Treatment of organized industrial zone wastewater by microfiltration/reverse osmosis membrane process for water recovery: from lab to pilot scale

Abstract

The global increase in industrialization has resulted into water scarcity. Research on water use efficiency and water reclamation is paramount in addressing this scarcity. In this study, laboratory and on-site pilot scale tests were conducted for water recovery from an industrial wastewater treatment plant. Different RO membranes (BW30, HP, and LE) were investigated with chemical treatment and ceramic microfiltration (MF) as pretreatment steps.
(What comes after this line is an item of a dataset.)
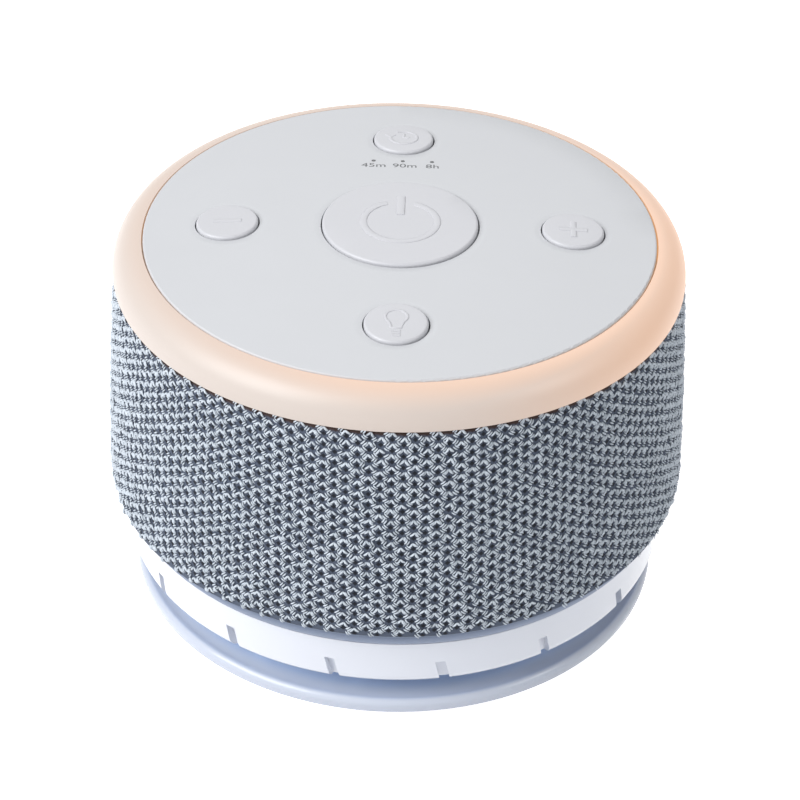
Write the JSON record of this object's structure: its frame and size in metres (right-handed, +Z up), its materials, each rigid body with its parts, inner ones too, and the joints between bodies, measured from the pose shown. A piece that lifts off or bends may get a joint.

Laboratory studies were conducted in dead-end filtration mode, whereas pilot scale studies were performed in cross flow mode with two spiral wound membranes. The removal efficiencies ranged from 40.0-86.3% for COD, 97.6- 99% for SO42-, 69.2-94.9% for Cr ion, 89.3-100% for Pb ion, 66.3-98.2 for Fe ion, 97.5- 99.7% for Zn ion, 95.1-99.5% for Si ion, and 79.1-100% for total phosphorus (TP). For the laboratory studies with 80% water recovery, the permeate flux reduced from 27.2 to 7.1 L/m2h, 35.7 to 1.3 L/m2h and 25.6 to 0.8 L/m2h for BW30, LE, and HP, respectively. On the other hand, four different operation modes were investigated to determine the effect of each mode on membrane performance and fouling properties. Average permeate flux of 18.7 and 21.3 L/m2h, 12.7 and 12.8 L/m2h, 13.4 and 14.6 L/m2h, 12.5 and 14.1 L/m2h were recorded for LE and BW30 membranes in the first, second, third, and fourth modes, respectively. Membrane autopsies were performed by atomic force microscopy (AFM), scanning electron microscopy (SEM), and energy dispersive X-rays (EDX). The system was effective in recovering the permeate to required industrial cooling and boiler water quality.